Comment 7 Tore Anderson 2015-11-20 09:19:01 UTC
The description of upstream bug 786 does exactly describe my situation, indeed.

There is one thing that comes to mind about NFS home directories, namely that the "root" user does not have write access to it:

~$ LANG=C sudo touch foo
touch: cannot touch 'foo': Permission denied
~$ LANG=C touch foo
~$ 

I do not know if this is relevant, and I do not quite see why it would be from the commit diff you linked to either, but if LXDM attempts to write some file in my home directory (like ~/.Xauthority) before changing privileges, then that is going to fail.

Comment 8 Tomas Hoger 2015-11-20 10:10:19 UTC
If I were to guess, I'd suspect problems with getting .Xauthority file updated.  Is it possible that lxdm is updating the file on local file system just to have it hidden by NFS mounted directory and hence inaccessible to your DE?  Or maybe it's not created at all, as you mention that creating local directory helps.

You can try uncommenting the following in lxdm.conf:

## set this if you don't want to put xauth file at ~/.Xauthority
# xauth_path=/tmp

and see if that makes a difference.  Of course, /tmp is a poor choice, as (based on a quick look) the code does not protect against symlink attacks.  So /var/run/lxdm/ would be safer if it can be used, i.e. if the code creating Xauthority file is run with sufficient privileges (I've not checked).

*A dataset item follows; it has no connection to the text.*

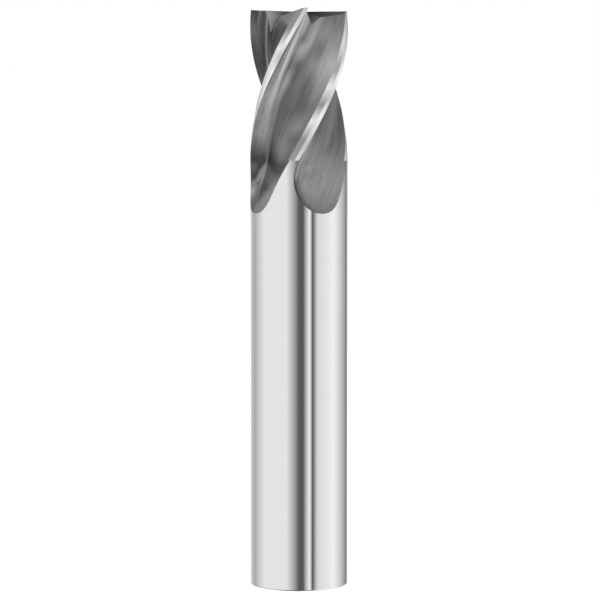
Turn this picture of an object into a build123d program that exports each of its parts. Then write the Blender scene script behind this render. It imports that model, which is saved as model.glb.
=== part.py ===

(In reply to Tore Anderson from comment #2)
> The very interesting thing is that if I log back out, remount the NFS on
> /home/tore (from the console), I can successfully log back in. Strange, huh?
> If however I restart lxdm, it is again impossible to log in. So it seems
> that as long as I've logged in successfully once in the lifetime of the lxdm
> binary (using a local home directory), I can log in using an NFS home
> directory too.

I'd guess xhost localuser authorization is what causes this.  In Fedora, xhost +si:localuser:`id -un` is run by xinit and lxdm does not restart X server between sessions (see bug 1269917), so the localuser authorization stays even after session logout, which has its own set of security concerns.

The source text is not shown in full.